Importance of Complete Blood Count

This test consists of several parts. Basically, once the test is done, the doctor obtains a complete count of white blood cells in the body, being the entire number of protective cells which attack and destroy any malignant microorganisms present, keeping us safe from illnesses. If the number of these cells is satisfactory, our immune system is fully functional. However, when the number of these cells is elevated or below normal, an infection or some other health problem is affecting our body. These cells are bigger that the red ones, but are present in smaller numbers.

There are several types of white blood cells and the complete blood count differentiates them, providing the health expert important information about the exact state of our immune system.

Besides white blood cells, the CBC also gives information about red blood cell count. These cells have a role of delivering oxygen to our body, spreading it around after collecting it from the lungs. At the same time, they carry carbon dioxide back into the lungs, allowing us to exhale it. Thus, if the count of these cells is too low, we might be lacking oxygen, leading to a state called anemia. However, if the situation takes place the other way around and we have increased count of red blood cells, we might risk forming clots in the capillaries, again affecting the distribution of oxygen in a negative way.

The CBC also assesses the exact amount of space our red blood cells take up in the blood. This information is very important once anemia is being either diagnosed or ruled out. Furthermore, our red blood cells would not be capable of carrying oxygen if there was not for hemoglobin, a molecule involved in the oxygen distribution process, giving these cells their distinctive, red color.

Therefore, as far as red blood cells are concerned, the CBC provides one with all the necessary information for diagnosis of any possible diseases or health problems, taking into consideration all the aspects of these parts of our blood.

Yet, the power of CBC does not end here, since this test gives many other pieces of important medical information. Namely, it provides with platelet count, or the count of thrombocytes, being the smallest blood cells in our body. These cells fulfill their purpose once we get injured, gathering together at the spot of injury and accumulating in order to form a sticky patch which has the power to discontinue the loss of blood. If we lack these blood constituents, a small cut might be enough to get us killed.

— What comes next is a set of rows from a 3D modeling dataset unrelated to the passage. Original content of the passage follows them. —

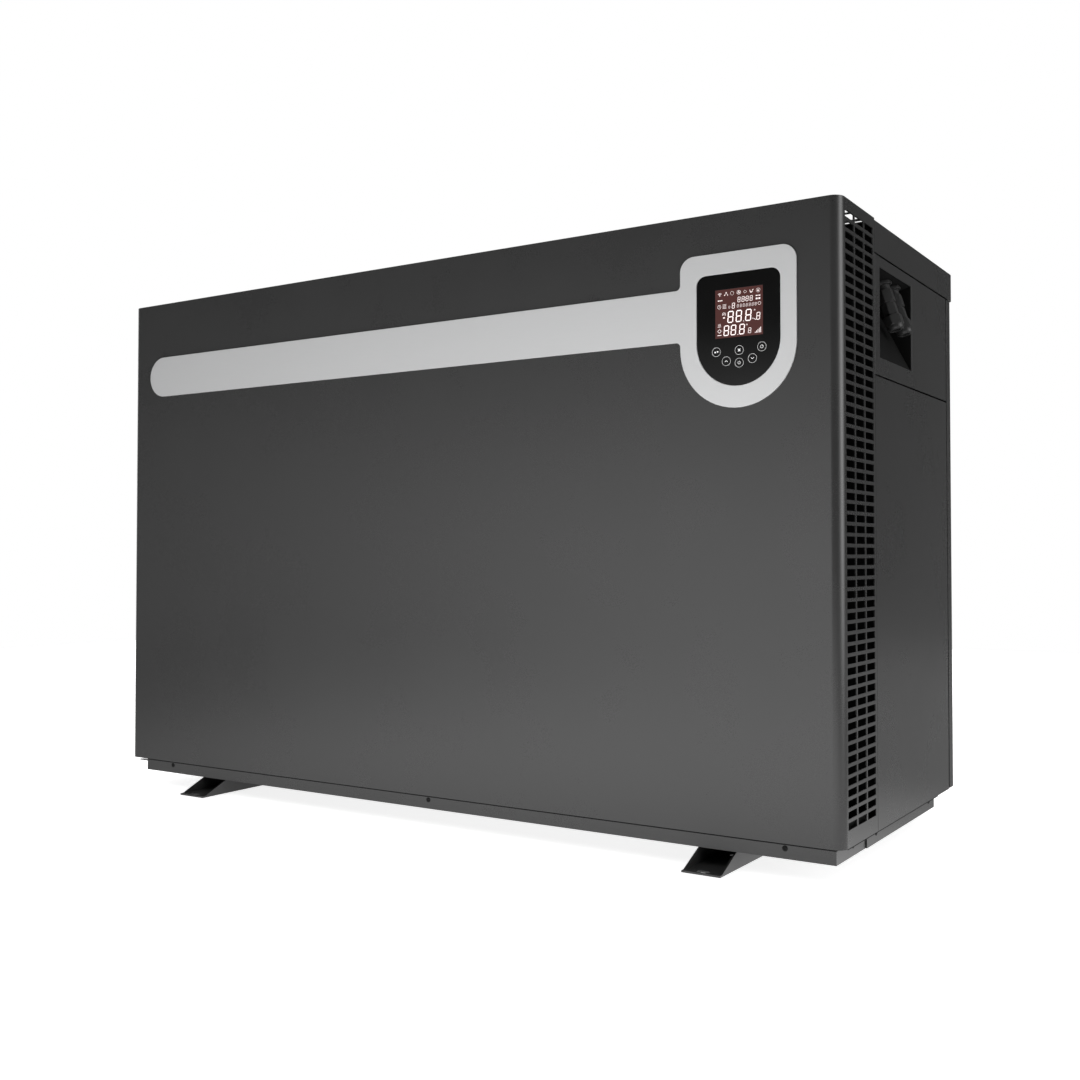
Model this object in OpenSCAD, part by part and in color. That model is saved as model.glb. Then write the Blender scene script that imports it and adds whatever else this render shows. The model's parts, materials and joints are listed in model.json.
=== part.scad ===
// Swimming-pool heat pump with a closed flat front, side air outlets and a silver display shield.
// Millimetres, +Z up. The front faces -Y and +X is the viewer's right.
// The origin is on the floor, at the centre of the four anchor slots in the feet.

/* [Casing] */
// Overall width of the casing
case_w = 1002.8; // [960:0.2:1040]
// Sideways offset of the casing's centre from the base pan's centre
case_shift = -12.7; // [-15:0.1:-11]
// Depth from the front face to the back edge of the lid
case_d = 397.8; // [390:0.1:410]
// Depth of the front cover's side returns
cover_d = 100.8; // [96:0.1:104]
// Height of the front cover above the underside of the base pan
cover_h = 629.8; // [600:0.1:660]
// Corner radius between the front face and the side returns
cover_r = 11.2; // [6:0.1:12]
// Sheet metal thickness of the casing
sheet = 1.2; // [0.8:0.1:1.5]
// Height of the lid's skirt
skirt_h = 32.2; // [26:0.1:34]

/* [Air outlets] */
// Width of one outlet hole, front to back
vent_w = 25.1; // [20:0.1:26]
// Height of one outlet hole
vent_h = 6.9; // [4:0.1:8]
// Pitch of the outlet columns
vent_pitch_y = 28.6; // [27:0.1:29]
// Pitch of the outlet rows
vent_pitch_z = 10.36; // [9:0.01:10.4]
// Number of outlet rows in each side
vent_rows = 57; // [40:1:57]

/* [Display] */
// Radius of the shield's round bottom
shield_r = 61.7; // [56:0.1:64]
// Height of the silver band
band_h = 52.8; // [44:0.1:56]
// Thickness of the silver band and shield
band_t = 2; // [1.5:0.1:3]
// Radius of the black glass's round bottom
glass_r = 44.3; // [40:0.1:48]
// Sideways position of the shield's centre line
display_x = 384; // [340:1:400]

/* [Base and feet] */
// Width of the base pan
base_w = 962.4; // [940:0.1:970]
// Height of the feet
foot_h = 18.5; // [16:0.1:24]
// Width of one foot
foot_w = 41.4; // [36:0.1:50]
// Length of one foot
foot_l = 462; // [450:1:480]
// Distance between the centres of the feet
foot_gap = 715; // [680:1:730]
// Front to back distance between the anchor slots
slot_gap = 450; // [440:1:460]
// Length of an anchor slot
slot_l = 13; // [10:0.5:16]
// Width of an anchor slot
slot_w = 7.5; // [6:0.5:9]

/* [Fan] */
// Radius of the fan's blade tips
fan_r = 214; // [180:1:216]
// Radius of the orifice throat
orifice_r = 221; // [219:1:224]
// Number of blades
blades = 3; // [3:1:5]
// Radius of the motor shaft
shaft_r = 6; // [5:0.5:8]

/* [Water circuit] */
// Radius of the heat exchanger's shell
exch_r = 75; // [60:1:75]
// Radius of the pipe sockets in the union tails
socket_r = 25.1; // [24:0.1:25.2]
// Depth of the pipe sockets
socket_l = 31; // [28:1:34]
// Height of the lower water port above the floor
port_low_z = 120; // [110:1:130]
// Height of the upper water port above the floor
port_high_z = 400; // [380:1:410]

/* [Cable glands] */
// Tilt of the glands from the vertical
gland_tilt = 17; // [12:1:20]
// Radius of the rubber seal's cable hole
cable_r = 4.5; // [3:0.5:5]
// Distance between the two glands
gland_gap = 32; // [28:1:34]

/* [Hidden] */
$fn = 64;
tiny = 0.01;
clear = 0.3;

case_x0 = case_shift - case_w / 2;
case_x1 = case_shift + case_w / 2;
front_y = -case_d / 2;
back_y = case_d / 2;
cover_back_y = front_y + cover_d;
cover_z0 = foot_h + 14.5;
cover_z1 = foot_h + cover_h;
lid_z1 = cover_z1 - 1.9;
lid_z0 = lid_z1 - skirt_h;
seam_z = 490;
seam_gap = 1.8;
rear_y = 187.6;
guard_t = 2.5;
panel_y0 = cover_back_y + 0.6;
panel_y1 = 172;
panel_x0 = case_x1 - sheet;

pan_x = base_w / 2;
pan_y0 = front_y + 0.6;
pan_y1 = 126;
pan_ledge_y = 153;
pan_t = 1.5;
pan_top = foot_h + pan_t;
ledge_z = foot_h + 8.5;

vent_columns = 3;
vent_mid_y = front_y + 54;

bulk_y0 = cover_back_y + 0.9;
bulk_y1 = bulk_y0 + sheet;
wall_z0 = cover_z0 + 0.8;
wall_z1 = lid_z1 - 3;
part_x = 170;

recess_y0 = front_y + 117.3;
recess_y1 = front_y + 227.4;
recess_z0 = foot_h + 490.7;
recess_z1 = foot_h + 583.5;
recess_in = 41.5;
gland_x = case_x1 - 15.5;
gland_y = [recess_y0 + 55, recess_y0 + 55 + gland_gap];
gland_z = recess_z1 - (case_x1 - gland_x) * tan(gland_tilt);

fan_x = -155;
fan_z = 325;
motor_y0 = 4;
motor_y1 = 92;
motor_r = 62;
bracket_y = motor_y1;

coil_y0 = 139;
coil_y1 = 175;
coil_x0 = -504;
coil_x1 = 160;
coil_t = coil_y1 - coil_y0;
coil_z0 = ledge_z + 2 * pan_t;
coil_z1 = 606;
coil_bend = 70;
coil_end_y = panel_y0 + 22;

comp_x = 388;
comp_y = -20;
comp_r = 62;
comp_z0 = 50;
comp_z1 = 350;
comp_port = 14;
mount_r = 82;
mount_angles = [90, 210, 330];

exch_x = 272;
exch_y = 68;
exch_z0 = 46;
exch_z1 = 470;
port_r = 30;
port_bore = 22;
port_y = 222;
port_face_y = exch_y + exch_r - 8;
port_z = [port_low_z, port_high_z];
nut_r = 38;
nut_y0 = 203;
nut_lip_y = 228.2;
nut_y1 = 234;
tail_y0 = 222.4;
tail_y1 = 227.6 + socket_l;
tail_r = 28.5;
paddle_y = 168;
paddle_pivot_z = port_low_z + 14;

acc_x = 294;
acc_y = -55;
valve_x = 265;
valve_z = 425;
line_r = 5;
line_bend = 11;
header_x = 188;
header_y = 157;
header_r = 7;

shield_z0 = foot_h + 434.7;
shield_z1 = foot_h + 589.3;
shield_cz = shield_z0 + shield_r;
band_z0 = foot_h + 504.1;
band_x0 = -478.4;
glass_z1 = foot_h + 568.1;
glass_cz = foot_h + 456.2 + glass_r;
glass_t = 1.3;
glass_x = display_x + 0.9;
lcd = [360.7, 411.2, foot_h + 504.2, foot_h + 552.4];
lcd_back_y = front_y + 2.6;

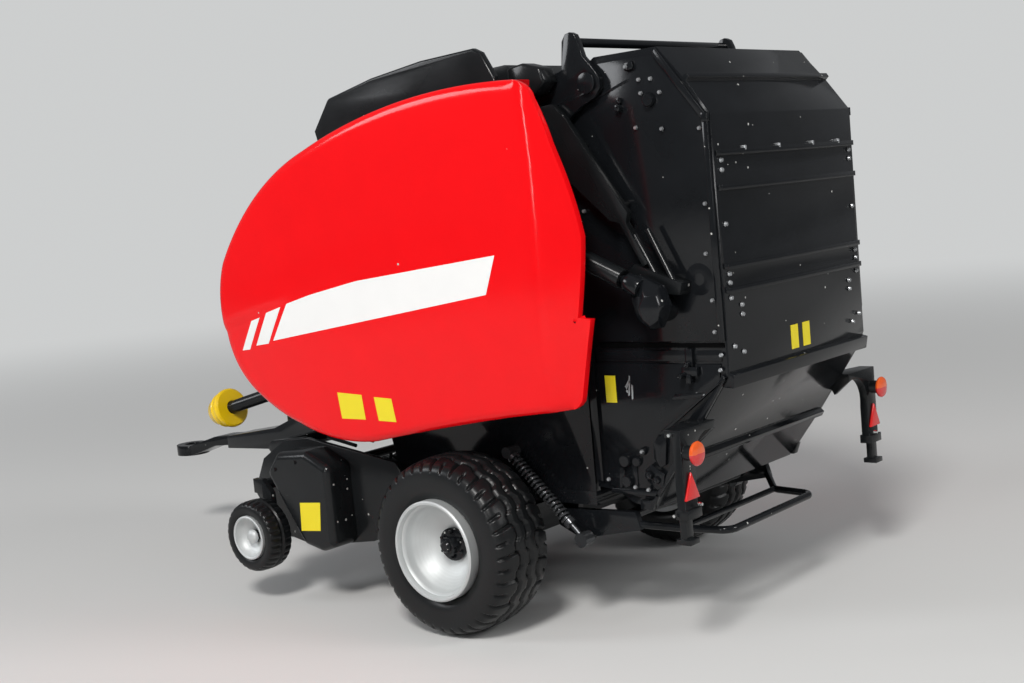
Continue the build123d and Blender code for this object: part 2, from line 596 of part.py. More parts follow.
def gauge_arm():
    """Crank from the side plate to the gauge wheel's pin."""
    inner = GAUGE_Y - GAUGE_W / 2
    arm = plate([(46.0, 19.6), (48.4, 19.6), (48.4, 11.6), (45.6, 11.6)], inner - 1.4, inner - GAP)
    arm += cross_bar(49.4, 20.6, PICKUP_Y + 1.0, inner - 1.4, 1.0)
    arm += plate([(46.0, 19.6), (48.2, 22.0), (50.6, 22.0), (50.6, 19.4), (48.4, 19.2)],
                 inner - 1.4, inner - GAP)
    arm += cross_bar(GAUGE_X, GAUGE_Z, inner - 1.4, GAUGE_Y + 1.3, GAUGE_PIN_R)
    arm += cross_bar(GAUGE_X, GAUGE_Z, inner - GAP, GAUGE_Y - 0.5 - FIT, 1.5)
    arm += cross_bar(GAUGE_X, GAUGE_Z, GAUGE_Y + 0.9 + FIT, GAUGE_Y + 1.5, 1.2)
    return arm


def wind_guard():
    """Roller and bent tines over the pickup's mouth."""
    guard = cross_bar(50.0, 26.8, -PICKUP_Y + 0.4, PICKUP_Y - 0.4, 1.3)
    for index in range(-5, 6):
        y = index * GUARD_PITCH
        guard += rod((50.0, y, 26.8), (41.0, y, 25.2), 0.35)
    arm = plate([(50.0, 28.2), (51.2, 26.8), (50.0, 25.4), (41.0, 28.4), (41.0, 29.2)],
                PICKUP_Y - 1.2, PICKUP_Y - 0.05)
    return guard + both_sides(arm)


def pickup_reel():
    """Drum with rows of tines that pass between the stripper bands."""
    reel = cross_bar(REEL_X, REEL_Z, -PICKUP_Y + GAP, PICKUP_Y - GAP, REEL_DRUM_R)
    count = int((PICKUP_Y - GAP) / TINE_PITCH - 0.5)
    for index in range(-count - 1, count + 1):
        y = (index + 0.5) * TINE_PITCH
        for row in range(TINE_ROWS):
            angle = math.radians(360 / TINE_ROWS * row + 20)
            tip = (REEL_X + REEL_R * math.cos(angle), y, REEL_Z + REEL_R * math.sin(angle))
            reel += rod((REEL_X, y, REEL_Z), tip, 0.35)
    return reel


# ---------------------------------------------------------------- assembly
def all_nodes():
    nodes = {
        "main_frame": main_frame(), "axle": axle(), "drawbar": drawbar(), "tow_eye": tow_eye(),
        "chamber_front": chamber_front(), "chamber_rollers": chamber_rollers(), "hood": hood(),
        "top_bar": top_bar(), "tailgate_shell": tailgate_shell(),
        "ramp_frame": ramp(), "pickup_frame": pickup_frame(), "wind_guard": wind_guard(),
        "pickup_reel": pickup_reel(),
    }
    nodes.update(jack())
    nodes.update(driveline())
    nodes.update(wheels())
    nodes.update(lamps())
    nodes.update(lift_cylinder())
    for name, shape in (
            ("chamber_wall", chamber_wall()), ("side_panel", side_panel()),
            ("valve_box", valve_box()), ("hood_side", hood_side()),
            ("tension_arm", tension_arm()), ("light_bracket", light_bracket()),
            ("ramp_spring", ramp_spring()), ("pickup_cover", pickup_cover()),
            ("gauge_arm", gauge_arm())):
        nodes.update(left_right(name, shape))
    return nodes


def export(nodes):
    os.makedirs("parts", exist_ok=True)
    for name, shape in nodes.items():
        export_step(Pos(AXLE_X, 0, 0) * shape, os.path.join("parts", name + ".step"))


export(all_nodes())
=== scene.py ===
"""Round baler, 1:32 scale model: the looks of every piece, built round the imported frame.

Places, outlines and sections are in millimetres from the axle; what goes to a modifier, a node
tree or a material is in metres.
"""
import functools
import json
import math

import bmesh
import bpy
import numpy as np
from mathutils import Matrix, Vector

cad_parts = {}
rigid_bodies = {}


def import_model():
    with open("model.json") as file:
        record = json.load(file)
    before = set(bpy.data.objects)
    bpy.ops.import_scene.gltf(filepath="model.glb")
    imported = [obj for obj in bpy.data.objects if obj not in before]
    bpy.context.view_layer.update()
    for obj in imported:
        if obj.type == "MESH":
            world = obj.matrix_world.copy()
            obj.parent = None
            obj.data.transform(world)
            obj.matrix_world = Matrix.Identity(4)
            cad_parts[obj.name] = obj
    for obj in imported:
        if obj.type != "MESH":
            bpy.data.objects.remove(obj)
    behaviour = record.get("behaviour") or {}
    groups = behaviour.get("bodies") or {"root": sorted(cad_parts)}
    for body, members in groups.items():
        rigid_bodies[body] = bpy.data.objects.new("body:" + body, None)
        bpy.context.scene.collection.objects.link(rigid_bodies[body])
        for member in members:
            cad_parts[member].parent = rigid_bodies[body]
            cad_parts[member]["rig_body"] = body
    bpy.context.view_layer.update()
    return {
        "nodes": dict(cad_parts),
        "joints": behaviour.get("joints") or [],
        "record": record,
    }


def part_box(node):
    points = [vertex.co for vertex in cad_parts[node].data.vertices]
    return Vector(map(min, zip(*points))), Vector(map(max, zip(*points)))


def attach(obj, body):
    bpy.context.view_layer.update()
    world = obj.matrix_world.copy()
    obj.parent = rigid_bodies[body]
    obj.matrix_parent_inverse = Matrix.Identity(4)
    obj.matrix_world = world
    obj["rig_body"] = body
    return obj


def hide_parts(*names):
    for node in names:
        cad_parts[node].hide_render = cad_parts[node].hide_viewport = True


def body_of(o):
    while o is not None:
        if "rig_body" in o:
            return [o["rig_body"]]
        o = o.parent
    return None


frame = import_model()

bl_info = {
    "name": "Round Baler Model",
    "version": (1, 0, 0),
    "blender": (4, 5, 0),
    "location": "View3D > Sidebar > Baler",
    "description": "Dresses a round baler model's frame: enamel, tyres, sheets, bolts and lamps",
    "category": "Add Mesh",
}

NODES = frame["nodes"]
JOINTS = {joint["name"]: joint for joint in frame["joints"]}
NODE_SLOTS = {part["node"]: part["material_slot"] for part in frame["record"]["subparts"]}
SIDES = (("left", 1), ("right", -1))
MM = 0.001

AXLE = Vector(JOINTS["main_wheel_left_spin"]["pos_m"])
PANEL_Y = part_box("side_panel_left")[1].y / MM
WALL_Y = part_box("chamber_front")[1].y / MM + 1.2     # outer face of the tailgate's side
REAR_X = -47.2                                       # rear sheet of the tailgate, from the axle


def at(x, y, z):
    """Millimetres ahead of the axle, to the left and above the ground, as a place in the frame."""
    return Vector((AXLE.x + x * MM, y * MM, z * MM))


# ---------------- sizes and colours
def length(name, what, default):
    return bpy.props.FloatProperty(name=name, description=what, default=default, unit="LENGTH",
                                   precision=6, min=0.0)


def count(name, what, default):
    return bpy.props.IntProperty(name=name, description=what, default=default, min=1)


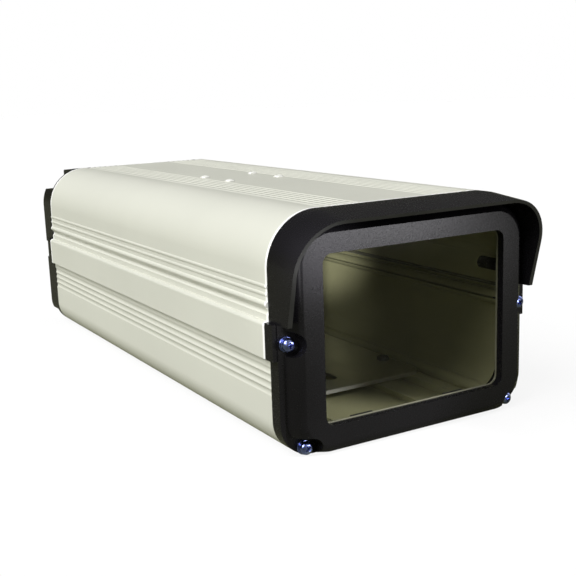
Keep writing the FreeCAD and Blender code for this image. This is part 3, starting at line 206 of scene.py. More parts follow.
def modifier(obj, kind, **settings):
    """Adds a modifier, sets it and applies it."""
    select_only(obj)
    bpy.ops.object.modifier_add(type=kind)
    made = obj.modifiers[-1]
    for name, value in settings.items():
        setattr(made, name, value)
    bpy.ops.object.modifier_apply(modifier=made.name)


def round_edges(obj, width, segments=2, angle=40):
    """Rounds the edges where faces meet at more than an angle."""
    modifier(obj, "BEVEL", width=width, segments=segments, limit_method="ANGLE",
             angle_limit=math.radians(angle), use_clamp_overlap=True, harden_normals=False,
             miter_outer="MITER_ARC")


def tidy_mesh(obj):
    """Merges doubles and turns every face outwards."""
    start_edit(obj)
    bpy.ops.mesh.select_all(action="SELECT")
    bpy.ops.mesh.remove_doubles(threshold=MERGE_GAP)
    bpy.ops.mesh.normals_make_consistent(inside=False)
    end_edit()


def copy_of(node, name):
    """A merged copy of a CAD node, with its flat faces made whole."""
    select_only(frame["nodes"][node])
    bpy.ops.object.duplicate()
    made = bpy.context.object
    made.parent = None
    made.name = name
    made.data.name = name
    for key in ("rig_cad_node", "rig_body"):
        if key in made:
            del made[key]
    made.data.materials.clear()
    if made.data.has_custom_normals:
        bpy.ops.mesh.customdata_custom_splitnormals_clear()
    start_edit(made)
    bpy.ops.mesh.select_all(action="SELECT")
    bpy.ops.mesh.remove_doubles(threshold=MERGE_GAP)
    bpy.ops.mesh.dissolve_limited(angle_limit=math.radians(0.4))
    end_edit()
    return made


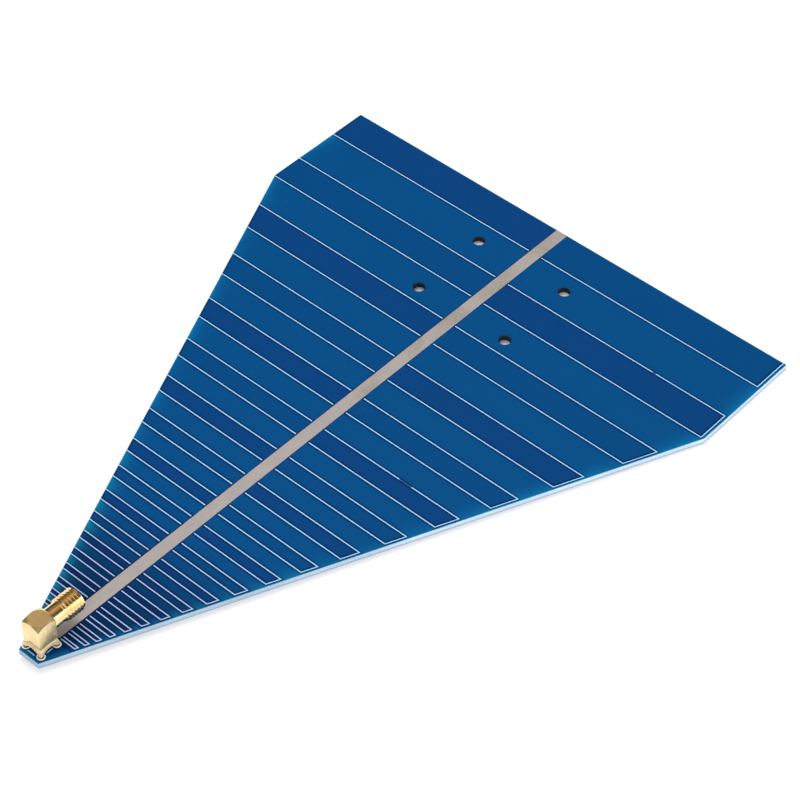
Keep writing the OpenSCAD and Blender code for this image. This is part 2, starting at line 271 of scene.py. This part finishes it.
inkLook = {
    "ink": "#aadbff", "thin": "#96c6fc", "tip": "#afbfe9", "bare": "#0d4a88",
    "fixed": {"Specular IOR Level": 0.08}, "rough": 0.5, "roughVary": 0.2, "bump": 0.000006,
    "fine": (4.5, 4, 0.7), "patch": (0.5, 3, 0.6), "thinRange": (0.5, 0.7), "thinShare": 0.55,
    "tipAlong": (-100, -142), "tipShare": 0.85, "raggedBy": 0.09, "raggedRange": (0.125, 0.18), "raggedShare": 0.8,
    "wornBy": 0.5, "wornRange": (1.0, 0.8), "wornShare": 0.92,
    "worn": [(29.3, -68.9, 2.3, 0.9), (51.6, 4.8, 0.6, 0.5)],  # x, y, half length, half width
}


def inkFinish():
    look = inkLook
    f = Finish("legendInk", look["fixed"])
    fine, patch = f.noise(*look["fine"]), f.noise(*look["patch"])
    spots = []
    for x, y, wide, deep in look["worn"]:
        gap = f.most(abs(f.x - x) / wide, abs(f.y - y) / deep) + (fine - 0.5) * look["wornBy"]
        spots.append(f.fade(gap, *look["wornRange"]))
    thin = f.fade(fine * 0.6 + patch * 0.4, *look["thinRange"]) * look["thinShare"]
    colour = f.blend(thin, tone(look["ink"]), tone(look["thin"]))
    # painted shade: the ink turns duller and bluer towards the tip
    colour = f.blend(f.fade(f.y, *look["tipAlong"]) * look["tipShare"], colour, tone(look["tip"]))
    off = abs(dipoleDistance(f)[0] - array["legendOff"]) + (fine - 0.5) * look["raggedBy"]
    ragged = f.fade(off, *look["raggedRange"]) * (f.y > array["boomEnd"] - 0.2)  # not on the jack's box
    gone = f.most(f.most(*spots) * look["wornShare"], ragged * look["raggedShare"])
    colour = f.blend(gone, colour, tone(look["bare"]))
    f.relief(fine, look["bump"])
    return f.feed(colour, fine * look["roughVary"] + look["rough"])


edgeLook = {
    "pale": "#d2edfa", "cool": "#b7d3e6", "lower": "#a3aabd", "tip": "#8298aa", "fibre": "#eef8fb",
    "holeRim": "#06335f", "holeWall": "#0d1015", "fixed": {"Specular IOR Level": 0.35, "IOR": 1.5},
    "layers": 34, "layerNoise": (0.8, 2, 0.5), "strands": (2.4, 4, 0.6), "strandsTall": (1, 1, 3.5),
    "far": (0.06, 2, 0.5), "farRange": (0.3, 0.7), "fibreRange": (0.35, 0.7), "fibreShare": 0.6,
    "lowerUp": (0.9, 0.15), "lowerShare": 0.8, "tipAlong": (-30, -150), "tipShare": 0.6,
    "insideFrom": 0.6, "holeUp": (1.35, 1.6), "milled": (1.6, 3, 0.7), "milledTall": (6, 6, 0.5),
    "rough": 0.4, "roughVary": 0.3, "bump": 0.00004,
}


def laminateFinish():
    look = edgeLook
    f = Finish("glassLaminate", look["fixed"])
    layers = f.wave(f.z * look["layers"] + f.noise(*look["layerNoise"]) * 3) * 0.5 + 0.5
    strands = f.noise(*look["strands"], stretch=look["strandsTall"])
    far = f.fade(f.noise(*look["far"]), *look["farRange"])
    colour = f.blend(far, tone(look["pale"]), tone(look["cool"]))
    fibre = layers * f.fade(strands, *look["fibreRange"]) * look["fibreShare"]
    colour = f.blend(fibre, colour, tone(look["fibre"]))
    # painted shade: the lower part of the board's side is greyer
    low = f.fade(f.z + (strands - 0.5) * 0.3, *look["lowerUp"]) * look["lowerShare"]
    colour = f.blend(low, colour, tone(look["lower"]))
    # painted shade: the board's side darkens towards the tip
    colour = f.blend(f.fade(f.y, *look["tipAlong"]) * look["tipShare"], colour, tone(look["tip"]))
    # painted shade: the walls of the holes inside the board are near black, bluer at their top
    paintedHoleShade = f.blend(f.fade(f.z, *look["holeUp"]), tone(look["holeWall"]), tone(look["holeRim"]))
    colour = f.blend(rimDistance(f) > look["insideFrom"], colour, paintedHoleShade)
    f.relief(f.noise(*look["milled"], stretch=look["milledTall"]) + layers * 0.3, look["bump"])
    return f.feed(colour, strands * look["roughVary"] + look["rough"])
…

However, these tiny cells, when present in high numbers, may lead to problems like hardening of the arteries or formation of blood clots.

All in all, a complete blood test is a tool which can help the doctors find the reasons behind your fatigue, fever, bruising or weight loss, diagnosing anemia, amount of blood loss, infections, blood diseases etc. Also, a CBC can check your blood state, assessing whether you are capable of withstanding a surgery or not and how you are coping with different treatments involving radiation or specific medications. In some cases, the only purpose of a CBC is giving the basic information regarding your overall health during a regular physical exam.

How is Complete Blood Count Done?

The patient does not have to prepare for this test at all. Once you enter the office of your health professional, he/she will wrap an elastic band around your upper arm, blocking the blood flow in order to make veins more visible and easily accessible. Then, he/she will disinfect the area where the needle will pierce through your skin, into the vein. Afterwards, the needle will be inserted, taking a sample of your blood and transferring it into a small container. When enough blood is obtained, the health practitioner will remover the wrap band and put a gauze pad over the place where the needle entered the body, removing the needle. Once the process finishes, you will be advised to hold the gauze pressed a bit until the bleeding stops.

Then, all you have to do is wait for your results. Once the CBC is done, your doctor will explain the processed information and tell you whether you are experiencing some health problems or not.

Complete blood count is a very important form of blood testing, both for the process of medical diagnosis and the development of treatment plans.